In this article we have called for a theoretical framework that responses to the changing needs and conditions of teacher education. In today’s world, where there are different kinds of alternative variations and routes of teacher education, often using the pedagogy and applications of distance education, a flexible theoretical framework is needed. In this paper, we have provided an analysis of the various elements that can be included in multimode teacher education.

Multimode teacher education is but one example of current developments in higher education. Off-campus and on-campus learning are becoming blended. A salient theoretical basis for this pedagogical development is provided by distance education. For years, the theory of distance education has discussed issues such as independent study, learner autonomy and the use of educational technology. These issues are now increasingly becoming part of the pedagogy of traditional higher education, for example in the form of the virtual university. A number of concepts that describe this development have emerged. In this article, we discussed blended learning, flexible learning and multimode teaching.

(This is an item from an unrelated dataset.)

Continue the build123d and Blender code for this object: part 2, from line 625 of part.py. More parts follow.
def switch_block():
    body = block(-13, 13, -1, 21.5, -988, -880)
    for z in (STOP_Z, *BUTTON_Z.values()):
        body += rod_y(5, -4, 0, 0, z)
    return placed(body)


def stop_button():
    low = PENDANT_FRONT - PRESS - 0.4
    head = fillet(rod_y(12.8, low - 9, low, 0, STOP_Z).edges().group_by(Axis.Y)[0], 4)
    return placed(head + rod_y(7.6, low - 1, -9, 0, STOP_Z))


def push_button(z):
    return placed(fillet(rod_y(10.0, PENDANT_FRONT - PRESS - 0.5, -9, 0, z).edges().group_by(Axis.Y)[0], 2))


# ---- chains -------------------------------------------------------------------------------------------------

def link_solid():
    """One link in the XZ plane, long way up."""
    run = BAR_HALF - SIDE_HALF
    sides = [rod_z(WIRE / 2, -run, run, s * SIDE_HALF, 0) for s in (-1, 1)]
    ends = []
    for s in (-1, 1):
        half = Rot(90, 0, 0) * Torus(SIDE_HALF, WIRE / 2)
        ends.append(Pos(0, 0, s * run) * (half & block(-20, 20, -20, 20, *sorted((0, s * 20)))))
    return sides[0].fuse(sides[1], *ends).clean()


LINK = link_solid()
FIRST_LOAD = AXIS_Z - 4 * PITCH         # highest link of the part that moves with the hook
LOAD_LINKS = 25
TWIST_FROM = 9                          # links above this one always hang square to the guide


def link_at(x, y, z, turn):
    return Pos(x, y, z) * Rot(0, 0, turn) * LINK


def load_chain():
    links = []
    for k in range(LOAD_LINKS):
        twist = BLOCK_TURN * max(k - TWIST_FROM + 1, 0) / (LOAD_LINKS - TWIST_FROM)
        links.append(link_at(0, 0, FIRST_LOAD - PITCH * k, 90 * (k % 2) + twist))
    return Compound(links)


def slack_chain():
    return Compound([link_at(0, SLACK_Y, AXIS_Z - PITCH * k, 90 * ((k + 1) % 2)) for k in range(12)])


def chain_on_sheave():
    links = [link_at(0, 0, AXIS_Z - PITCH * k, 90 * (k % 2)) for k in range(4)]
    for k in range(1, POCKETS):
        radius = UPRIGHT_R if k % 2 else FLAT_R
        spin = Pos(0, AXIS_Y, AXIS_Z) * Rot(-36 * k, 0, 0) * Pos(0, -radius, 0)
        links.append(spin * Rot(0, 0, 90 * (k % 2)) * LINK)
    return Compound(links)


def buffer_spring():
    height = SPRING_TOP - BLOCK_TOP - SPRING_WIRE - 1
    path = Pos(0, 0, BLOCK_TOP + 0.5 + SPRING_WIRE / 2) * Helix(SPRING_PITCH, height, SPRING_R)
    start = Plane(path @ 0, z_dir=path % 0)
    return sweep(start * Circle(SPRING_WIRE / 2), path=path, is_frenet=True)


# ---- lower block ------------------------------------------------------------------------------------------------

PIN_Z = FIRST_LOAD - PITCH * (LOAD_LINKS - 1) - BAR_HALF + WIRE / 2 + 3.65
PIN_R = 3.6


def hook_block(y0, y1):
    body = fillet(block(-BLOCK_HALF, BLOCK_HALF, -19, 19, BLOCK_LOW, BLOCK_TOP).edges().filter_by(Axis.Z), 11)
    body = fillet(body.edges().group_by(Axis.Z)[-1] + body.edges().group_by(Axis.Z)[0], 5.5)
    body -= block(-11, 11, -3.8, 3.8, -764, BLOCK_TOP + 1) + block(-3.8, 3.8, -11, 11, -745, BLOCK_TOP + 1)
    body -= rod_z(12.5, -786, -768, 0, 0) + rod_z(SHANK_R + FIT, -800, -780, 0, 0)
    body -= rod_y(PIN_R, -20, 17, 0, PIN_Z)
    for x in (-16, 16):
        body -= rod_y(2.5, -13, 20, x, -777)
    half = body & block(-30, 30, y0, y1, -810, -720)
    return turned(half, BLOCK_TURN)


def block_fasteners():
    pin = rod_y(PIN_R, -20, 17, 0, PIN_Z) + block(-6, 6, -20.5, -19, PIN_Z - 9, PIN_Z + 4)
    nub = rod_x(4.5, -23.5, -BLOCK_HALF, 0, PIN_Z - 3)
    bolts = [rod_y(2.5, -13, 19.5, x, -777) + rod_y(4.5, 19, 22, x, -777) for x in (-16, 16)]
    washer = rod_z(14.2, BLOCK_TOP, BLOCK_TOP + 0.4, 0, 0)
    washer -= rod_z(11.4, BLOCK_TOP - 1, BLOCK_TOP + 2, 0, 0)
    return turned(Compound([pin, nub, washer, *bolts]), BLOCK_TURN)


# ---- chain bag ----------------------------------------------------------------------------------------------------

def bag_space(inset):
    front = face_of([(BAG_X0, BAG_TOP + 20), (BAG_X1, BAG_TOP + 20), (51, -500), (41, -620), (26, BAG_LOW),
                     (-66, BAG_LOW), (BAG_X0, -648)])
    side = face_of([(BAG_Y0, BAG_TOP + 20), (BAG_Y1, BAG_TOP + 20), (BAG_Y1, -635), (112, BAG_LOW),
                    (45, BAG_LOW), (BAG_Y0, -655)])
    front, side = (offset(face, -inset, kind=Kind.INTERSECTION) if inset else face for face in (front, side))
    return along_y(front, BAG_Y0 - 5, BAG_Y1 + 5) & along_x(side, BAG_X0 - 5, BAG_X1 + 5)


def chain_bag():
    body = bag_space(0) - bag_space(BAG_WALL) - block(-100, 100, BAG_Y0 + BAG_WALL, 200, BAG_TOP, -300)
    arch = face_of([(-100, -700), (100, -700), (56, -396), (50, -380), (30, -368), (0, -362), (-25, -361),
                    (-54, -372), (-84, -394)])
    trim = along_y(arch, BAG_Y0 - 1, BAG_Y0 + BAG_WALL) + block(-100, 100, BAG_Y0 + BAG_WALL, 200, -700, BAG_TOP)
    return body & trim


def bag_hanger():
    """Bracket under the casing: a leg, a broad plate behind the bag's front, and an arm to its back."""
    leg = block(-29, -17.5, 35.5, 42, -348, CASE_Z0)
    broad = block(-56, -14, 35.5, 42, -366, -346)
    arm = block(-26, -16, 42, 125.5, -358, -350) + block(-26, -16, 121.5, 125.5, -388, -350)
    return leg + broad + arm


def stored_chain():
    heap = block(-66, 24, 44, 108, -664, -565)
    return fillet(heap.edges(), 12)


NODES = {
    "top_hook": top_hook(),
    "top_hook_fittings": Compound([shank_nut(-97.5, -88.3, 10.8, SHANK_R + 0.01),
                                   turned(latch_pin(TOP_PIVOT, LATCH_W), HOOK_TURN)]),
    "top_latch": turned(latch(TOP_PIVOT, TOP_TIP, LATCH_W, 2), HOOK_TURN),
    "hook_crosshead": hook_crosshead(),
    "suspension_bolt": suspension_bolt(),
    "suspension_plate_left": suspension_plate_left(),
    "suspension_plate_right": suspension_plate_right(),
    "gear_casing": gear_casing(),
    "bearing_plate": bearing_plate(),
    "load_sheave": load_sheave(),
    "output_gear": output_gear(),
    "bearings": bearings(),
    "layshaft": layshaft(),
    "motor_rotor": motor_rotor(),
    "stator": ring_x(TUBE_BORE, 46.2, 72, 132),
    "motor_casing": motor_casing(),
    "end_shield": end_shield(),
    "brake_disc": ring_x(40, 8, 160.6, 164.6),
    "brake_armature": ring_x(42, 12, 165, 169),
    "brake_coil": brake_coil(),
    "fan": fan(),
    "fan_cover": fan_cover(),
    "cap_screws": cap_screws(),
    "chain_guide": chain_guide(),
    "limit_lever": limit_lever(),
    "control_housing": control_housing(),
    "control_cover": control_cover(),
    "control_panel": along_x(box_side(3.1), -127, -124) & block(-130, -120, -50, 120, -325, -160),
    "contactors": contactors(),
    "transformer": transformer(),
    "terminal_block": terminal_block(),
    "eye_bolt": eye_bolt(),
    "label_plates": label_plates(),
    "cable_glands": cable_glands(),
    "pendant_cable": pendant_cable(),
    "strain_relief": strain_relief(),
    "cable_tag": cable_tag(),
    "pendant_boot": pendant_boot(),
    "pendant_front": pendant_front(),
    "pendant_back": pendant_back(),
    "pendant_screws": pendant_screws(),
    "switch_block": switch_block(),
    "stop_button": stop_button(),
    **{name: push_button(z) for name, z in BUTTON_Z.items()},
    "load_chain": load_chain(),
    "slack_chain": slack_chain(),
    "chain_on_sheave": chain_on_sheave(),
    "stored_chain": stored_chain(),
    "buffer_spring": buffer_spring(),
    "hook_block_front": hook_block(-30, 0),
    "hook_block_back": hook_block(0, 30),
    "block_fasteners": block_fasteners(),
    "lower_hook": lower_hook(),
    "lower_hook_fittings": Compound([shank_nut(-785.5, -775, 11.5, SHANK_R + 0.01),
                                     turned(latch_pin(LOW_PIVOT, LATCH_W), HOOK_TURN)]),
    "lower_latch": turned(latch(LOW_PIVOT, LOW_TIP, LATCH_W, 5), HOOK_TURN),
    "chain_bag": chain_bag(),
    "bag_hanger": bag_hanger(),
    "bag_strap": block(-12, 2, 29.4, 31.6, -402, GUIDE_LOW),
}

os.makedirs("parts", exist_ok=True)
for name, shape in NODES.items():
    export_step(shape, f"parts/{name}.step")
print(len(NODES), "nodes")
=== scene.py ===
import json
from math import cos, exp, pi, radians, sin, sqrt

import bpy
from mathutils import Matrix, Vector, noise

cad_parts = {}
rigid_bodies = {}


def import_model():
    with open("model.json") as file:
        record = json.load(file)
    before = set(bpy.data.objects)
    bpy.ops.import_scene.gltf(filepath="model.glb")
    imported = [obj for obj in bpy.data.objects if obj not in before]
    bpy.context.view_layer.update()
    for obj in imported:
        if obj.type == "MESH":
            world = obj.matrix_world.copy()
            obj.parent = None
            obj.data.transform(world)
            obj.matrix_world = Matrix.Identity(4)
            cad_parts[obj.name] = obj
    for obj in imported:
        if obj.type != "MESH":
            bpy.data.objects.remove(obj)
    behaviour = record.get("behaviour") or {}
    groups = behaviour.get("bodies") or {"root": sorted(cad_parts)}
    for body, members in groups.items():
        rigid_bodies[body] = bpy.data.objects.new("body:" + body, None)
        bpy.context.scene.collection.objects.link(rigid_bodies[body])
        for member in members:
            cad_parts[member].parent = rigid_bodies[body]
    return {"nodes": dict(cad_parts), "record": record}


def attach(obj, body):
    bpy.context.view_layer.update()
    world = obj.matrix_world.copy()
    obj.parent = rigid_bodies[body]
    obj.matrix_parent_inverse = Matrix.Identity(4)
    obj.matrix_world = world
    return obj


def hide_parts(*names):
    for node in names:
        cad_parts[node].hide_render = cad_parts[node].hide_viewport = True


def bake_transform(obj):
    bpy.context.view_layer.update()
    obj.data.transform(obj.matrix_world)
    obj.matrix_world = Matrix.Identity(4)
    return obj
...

An essential feature of multimode teacher education is the relationship between work and teacher education. The general concept we used here was learning while working. However, there are also more detailed concepts such as apprenticeship learning and service learning. The concept of school-based teacher education brings us back to the basic theory of teacher education and to practical questions concerning the organization of teacher education: How the relation between theory and practice can be realised.

Multimode teacher education is a pedagogical view of the realisation of a special aspect of research-based teacher education and teacher’s pedagogical thinking. It is based on pedagogical ideas that come from distance education. It also includes a specific relationship between work and studies, a relationship that has been elaborated into a pedagogical idea of teacher education.